SHORT EXERCISE: The listing beneath should be written out in full, exactly as shown.

MATERIAL PROVIDED:
* BEGIN *

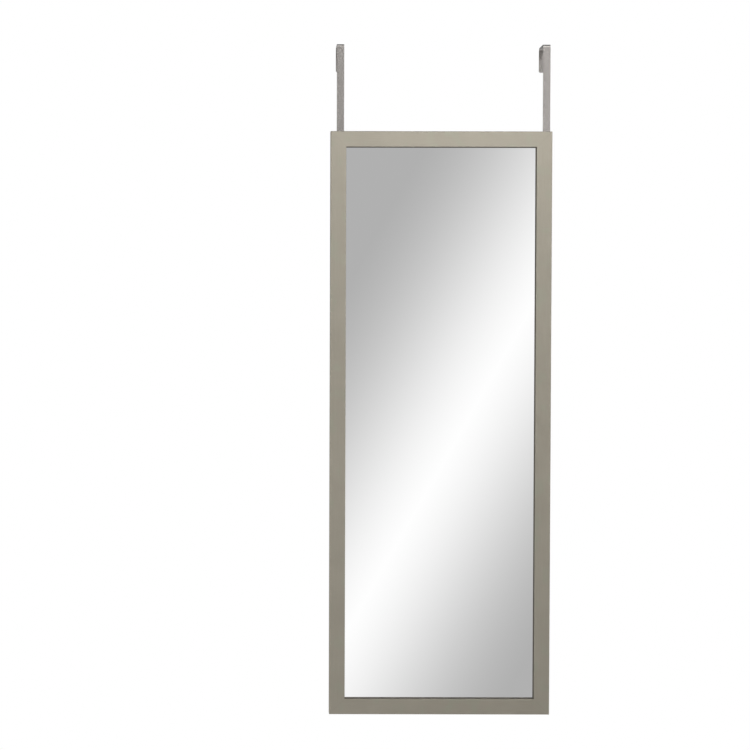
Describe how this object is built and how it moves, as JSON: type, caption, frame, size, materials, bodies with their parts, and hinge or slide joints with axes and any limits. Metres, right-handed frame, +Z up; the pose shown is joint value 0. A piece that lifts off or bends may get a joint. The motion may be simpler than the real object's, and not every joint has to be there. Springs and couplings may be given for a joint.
{
  "type": "over-the-door mirror",
  "caption": "Full-length rectangular mirror in a mitred pewter-finish frame, hung over a door by slotted steel hook straps that slide to set its height",
  "frame": {"origin": "on the door's top edge at its front face, midway across the mirror frame: the underside of the hooks' bridge pads is z = 0, and the door's front face is y = 0", "axes": "+Z up, -Y the way the mirror faces, +X to the right of someone who looks into it"},
  "size_m": [0.482, 0.066, 1.467],
  "materials": {
    "frame_foil": "satin",
    "silvered_glass": "polished",
    "foam_sheet": "matte",
    "hardboard": "matte",
    "zinc_steel": "satin",
    "hanger_steel": "satin",
    "grey_rubber": "matte",
    "pad_foam": "matte"
  },
  "bodies": {
    "mirror": {"top_rail": "frame_foil", "bottom_rail": "frame_foil", "left_stile": "frame_foil", "right_stile": "frame_foil", "top_left_v_nails": "zinc_steel", "top_right_v_nails": "zinc_steel", "bottom_left_v_nails": "zinc_steel", "bottom_right_v_nails": "zinc_steel", "mirror_glass": "silvered_glass", "foam_sheet": "foam_sheet", "backing_board": "hardboard", "top_retaining_points": "zinc_steel", "bottom_retaining_points": "zinc_steel", "left_retaining_points": "zinc_steel", "right_retaining_points": "zinc_steel", "top_left_bumper": "grey_rubber", "top_right_bumper": "grey_rubber", "bottom_left_bumper": "grey_rubber", "bottom_right_bumper": "grey_rubber", "left_upper_screw": "zinc_steel", "left_lower_screw": "zinc_steel", "right_upper_screw": "zinc_steel", "right_lower_screw": "zinc_steel"},
    "left_hanger": {"left_hanger_strap": "hanger_steel", "left_door_pad": "pad_foam", "left_bridge_pad": "pad_foam"},
    "right_hanger": {"right_hanger_strap": "hanger_steel", "right_door_pad": "pad_foam", "right_bridge_pad": "pad_foam"}
  },
  "joints": [
    {"name": "left_hanger_slide", "type": "slide", "parent": "mirror", "child": "left_hanger", "axis": [0, 0, 1], "range_m": [-0.025, 0.025]},
    {"name": "right_hanger_slide", "type": "slide", "parent": "mirror", "child": "right_hanger", "axis": [0, 0, 1], "range_m": [-0.025, 0.025]}
  ]
}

* END *

TASK RESPONSE:
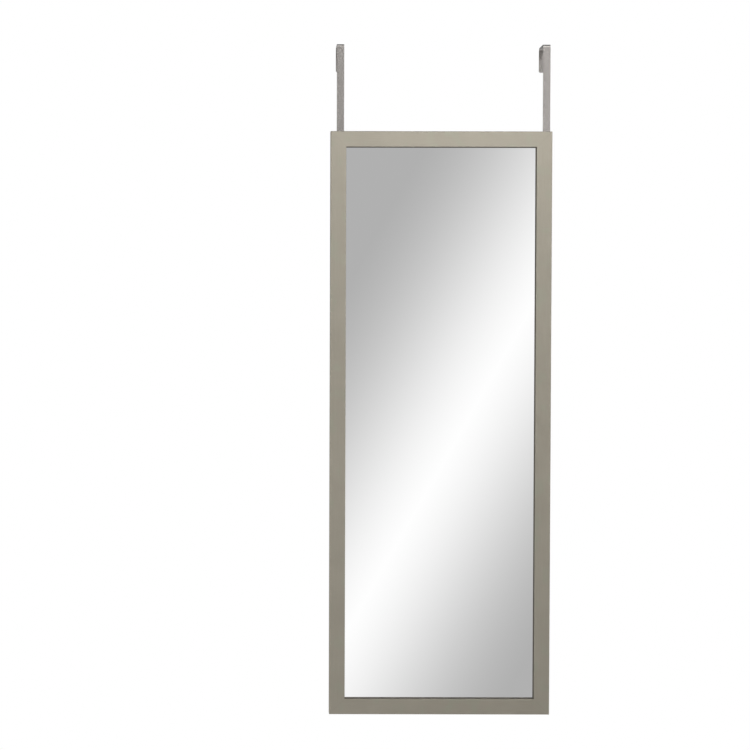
Describe how this object is built and how it moves, as JSON: type, caption, frame, size, materials, bodies with their parts, and hinge or slide joints with axes and any limits. Metres, right-handed frame, +Z up; the pose shown is joint value 0. A piece that lifts off or bends may get a joint. The motion may be simpler than the real object's, and not every joint has to be there. Springs and couplings may be given for a joint.
{
  "type": "over-the-door mirror",
  "caption": "Full-length rectangular mirror in a mitred pewter-finish frame, hung over a door by slotted steel hook straps that slide to set its height",
  "frame": {"origin": "on the door's top edge at its front face, midway across the mirror frame: the underside of the hooks' bridge pads is z = 0, and the door's front face is y = 0", "axes": "+Z up, -Y the way the mirror faces, +X to the right of someone who looks into it"},
  "size_m": [0.482, 0.066, 1.467],
  "materials": {
    "frame_foil": "satin",
    "silvered_glass": "polished",
    "foam_sheet": "matte",
    "hardboard": "matte",
    "zinc_steel": "satin",
    "hanger_steel": "satin",
    "grey_rubber": "matte",
    "pad_foam": "matte"
  },
  "bodies": {
    "mirror": {"top_rail": "frame_foil", "bottom_rail": "frame_foil", "left_stile": "frame_foil", "right_stile": "frame_foil", "top_left_v_nails": "zinc_steel", "top_right_v_nails": "zinc_steel", "bottom_left_v_nails": "zinc_steel", "bottom_right_v_nails": "zinc_steel", "mirror_glass": "silvered_glass", "foam_sheet": "foam_sheet", "backing_board": "hardboard", "top_retaining_points": "zinc_steel", "bottom_retaining_points": "zinc_steel", "left_retaining_points": "zinc_steel", "right_retaining_points": "zinc_steel", "top_left_bumper": "grey_rubber", "top_right_bumper": "grey_rubber", "bottom_left_bumper": "grey_rubber", "bottom_right_bumper": "grey_rubber", "left_upper_screw": "zinc_steel", "left_lower_screw": "zinc_steel", "right_upper_screw": "zinc_steel", "right_lower_screw": "zinc_steel"},
    "left_hanger": {"left_hanger_strap": "hanger_steel", "left_door_pad": "pad_foam", "left_bridge_pad": "pad_foam"},
    "right_hanger": {"right_hanger_strap": "hanger_steel", "right_door_pad": "pad_foam", "right_bridge_pad": "pad_foam"}
  },
  "joints": [
    {"name": "left_hanger_slide", "type": "slide", "parent": "mirror", "child": "left_hanger", "axis": [0, 0, 1], "range_m": [-0.025, 0.025]},
    {"name": "right_hanger_slide", "type": "slide", "parent": "mirror", "child": "right_hanger", "axis": [0, 0, 1], "range_m": [-0.025, 0.025]}
  ]
}